Supplied information -
>> start

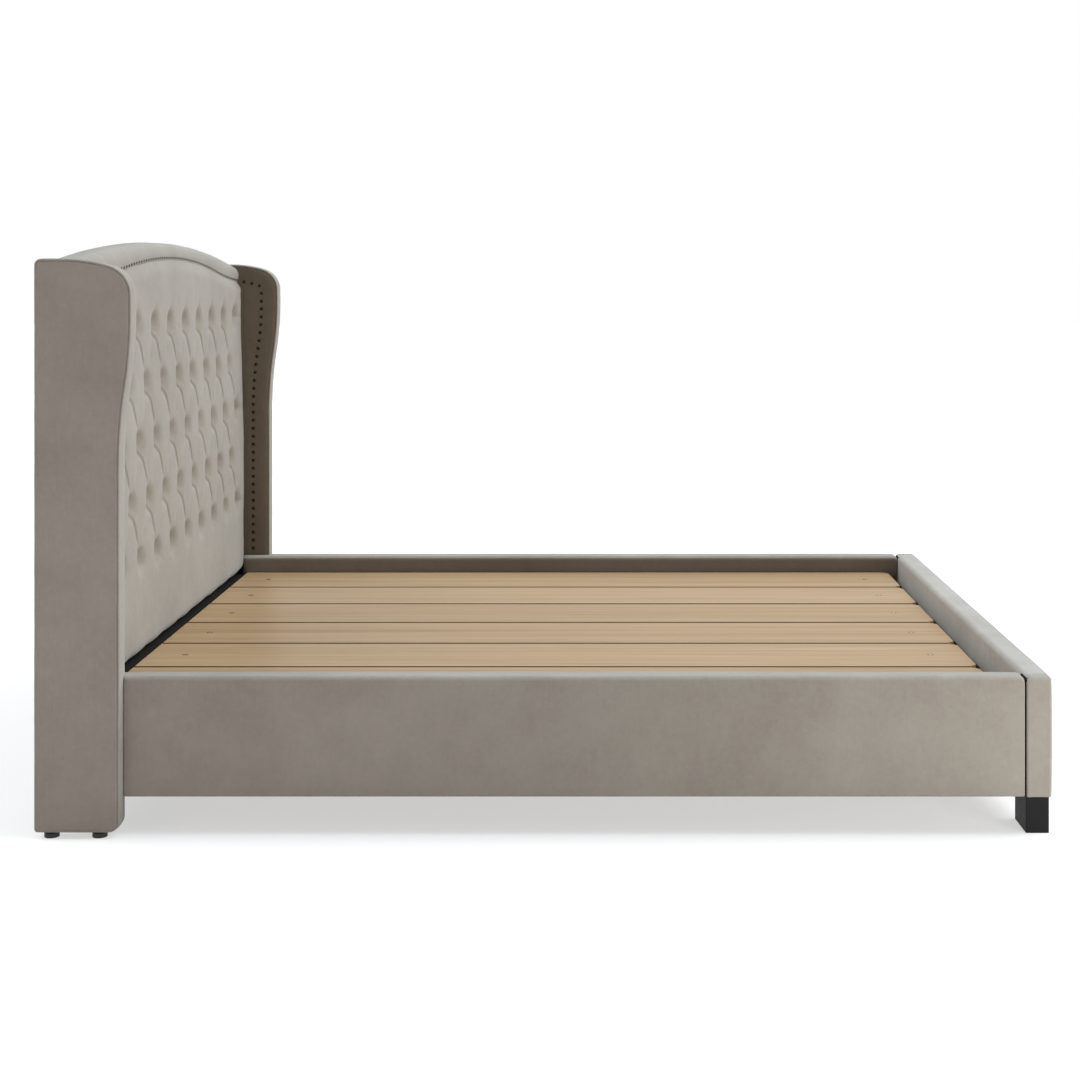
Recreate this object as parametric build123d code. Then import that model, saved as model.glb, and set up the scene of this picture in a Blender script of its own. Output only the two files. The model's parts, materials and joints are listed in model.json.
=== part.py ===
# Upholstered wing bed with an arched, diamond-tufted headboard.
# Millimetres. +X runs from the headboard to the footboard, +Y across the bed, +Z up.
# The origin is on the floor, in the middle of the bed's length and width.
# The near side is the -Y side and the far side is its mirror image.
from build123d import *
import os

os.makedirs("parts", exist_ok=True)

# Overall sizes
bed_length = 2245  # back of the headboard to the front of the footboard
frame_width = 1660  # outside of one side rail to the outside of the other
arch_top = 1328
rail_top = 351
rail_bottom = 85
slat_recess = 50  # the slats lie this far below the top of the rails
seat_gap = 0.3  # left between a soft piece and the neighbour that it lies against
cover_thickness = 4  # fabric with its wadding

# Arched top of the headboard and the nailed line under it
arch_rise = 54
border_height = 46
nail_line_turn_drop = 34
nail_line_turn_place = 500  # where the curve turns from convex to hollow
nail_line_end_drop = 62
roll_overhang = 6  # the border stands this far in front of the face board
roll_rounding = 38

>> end

Pull every line containing the word "import" out of the material and copy it.

Expected output -
Recreate this object as parametric build123d code. Then import that model, saved as model.glb, and set up the scene of this picture in a Blender script of its own. Output only the two files. The model's parts, materials and joints are listed in model.json.
from build123d import *
import os